(617c) Activatable Virus Nanoparticles for Cancer Targeting

Adeno-associated virus (AAV) nanoparticles show great promise as gene delivery vectors due to its high safety profile, ability to transduce dividing and non-dividing cells, and its low immunogenicity.  Successful implementation of cancer gene therapy will require a high degree of targeting to minimize destruction of healthy tissue.  A significant body of work has demonstrated that AAV can be retargeted via cell surface receptors.  However, it may be difficult to distinguish cancer cells from normal tissue by the presence of a single biomarker.  We present an adeno-associated virus nanoparticle designed to integrate multiple signals in the tumor microenvironment, which influences the virus’s decision to activate cell-binding and ultimately mediate transduction.
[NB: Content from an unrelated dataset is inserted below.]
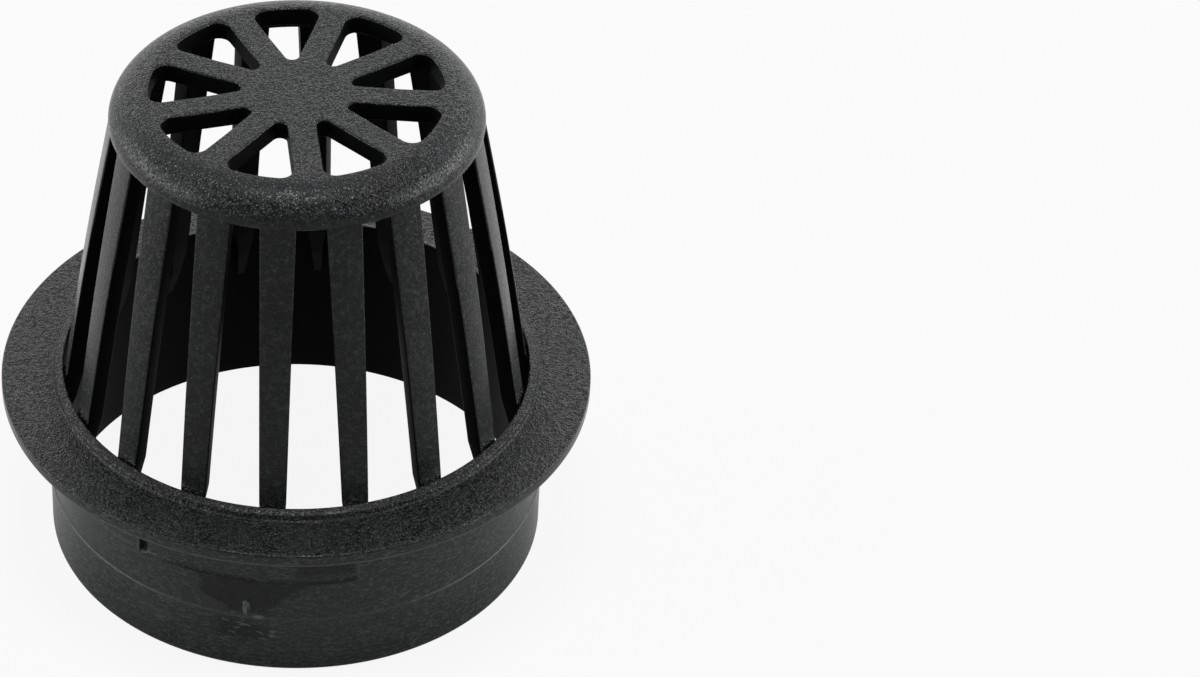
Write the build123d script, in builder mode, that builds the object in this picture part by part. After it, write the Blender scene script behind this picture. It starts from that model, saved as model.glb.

The mutant displays drastic changes in heparin affinity and transduction behavior after in vitro treatment by MMP-7.  Heparin affinity chromatography indicates the vector activates to bind its primary cell surface receptor, heparan sulfate proteoglycan (HSPG), after treatment with cancer marker MMP-7.  Western blot analysis confirms the virus is specifically cleaved by this protease.  Strikingly, transduction assays reveal a consistent increase in gene delivery after treatment with MMP-7 in 5 different cell lines: 293T, Cos-7, BT-549, MDA-MB-231, and HeLa.  The greatest increase was in 293T cells at over a log fold increase in GFP positive cells.  No difference was observed for wt capsids in any assay. This work is the first demonstration of an AAV nanoparticle engineered to respond to enzymatic markers of disease. Combined with the redesign of AAV2’s cell binding domain, this strategy may provide the critical advancement necessary to achieve high specificity for cancer therapy.